Saturday, March 22, 2014
RICOEUR: AND THE WORK OF "FORGETTING"
click link: http://www.mediafire.com/listen/ayyw7mgh99348ik/ricoeur4b.mp3
VOLUME THREE:
“FORGETTING”
The over-arching intent of Ricoeur’s phenomenology is to
outline the significance and demand for each individual to be involved in
writing the “truth” of the intentionality of history. Therefore he posits “forgetting” as the third
moment in his triad because it designates the moment of “return” and the demand
to revise our discriminations, in order to write a better posited model that
specifically addresses the need to overcome human guilt; which Ricoeur
perceives as the fundamental problem facing humanity.
Therefore, in this volume, Ricoeur first takes us through
the moment of “reflexive-return”, which wants to correct a “LACUNA”, a “gap” in
the collective of traces that has been grasped.
But before we return to re-evaluating “traces “and revising our model;
we must first pass through the unconscious “body-state” that is undergoing its
own “odyssey of development”. (Yes; we must continually tune our hearts).
Within the “explored” or “active” unconsciousness, we can
evaluate this motivational body-state, and its desire for reaching
“FORGIVENESS”; which means our on-going “mournful-struggle” of the work of
writing history in a way that will transform other selves into overcoming their
guilt and loss-of-self against the uncertainties of living today.
This “forgiveness” has content and an absolute
referent: Ricoeur is a Christian. Therefore the absolute referent is the
kerygma-of-Christ; but without the necessity of formal church or religion. And is crystallized in the categorical
imperative “to love”.
When the self takes-up this motivational-base of “LOVE”, it is
ready to enter the “reserve-of-forgetting”.
That’s right: previous culling
and filtering has been retained in memory.
Nothing has been permanently discarded.
We can still re-evaluate previous motivational-work. We do so through three layers of traces: the material, the structural, and the
psychical trace.
We end up with a new assortment of revised “images”, and can
then re-engage ourselves with the semantic work of writing the trajectory of
the truth of history. The cycle
continues; because history always interrogates us; and human-guilt always
confronts us as the key existential problem.

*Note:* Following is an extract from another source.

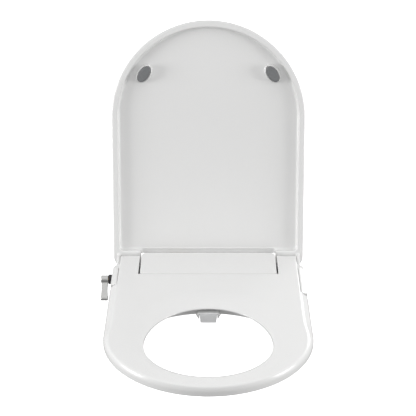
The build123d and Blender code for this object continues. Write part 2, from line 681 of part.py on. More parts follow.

In a way, volume three was the most enjoyable for me. Volume two probably gave the reader the most
“content”, but volume three and its centeredness on “motivation” is a
challenging treat.
This book is a challenging venture for graduate-level or
post-graduate level interest. But, it
should not be ignored. Ricoeur died in
2005. These were his dying-words and his
legacy. 5 stars for certain. Good luck on your reading.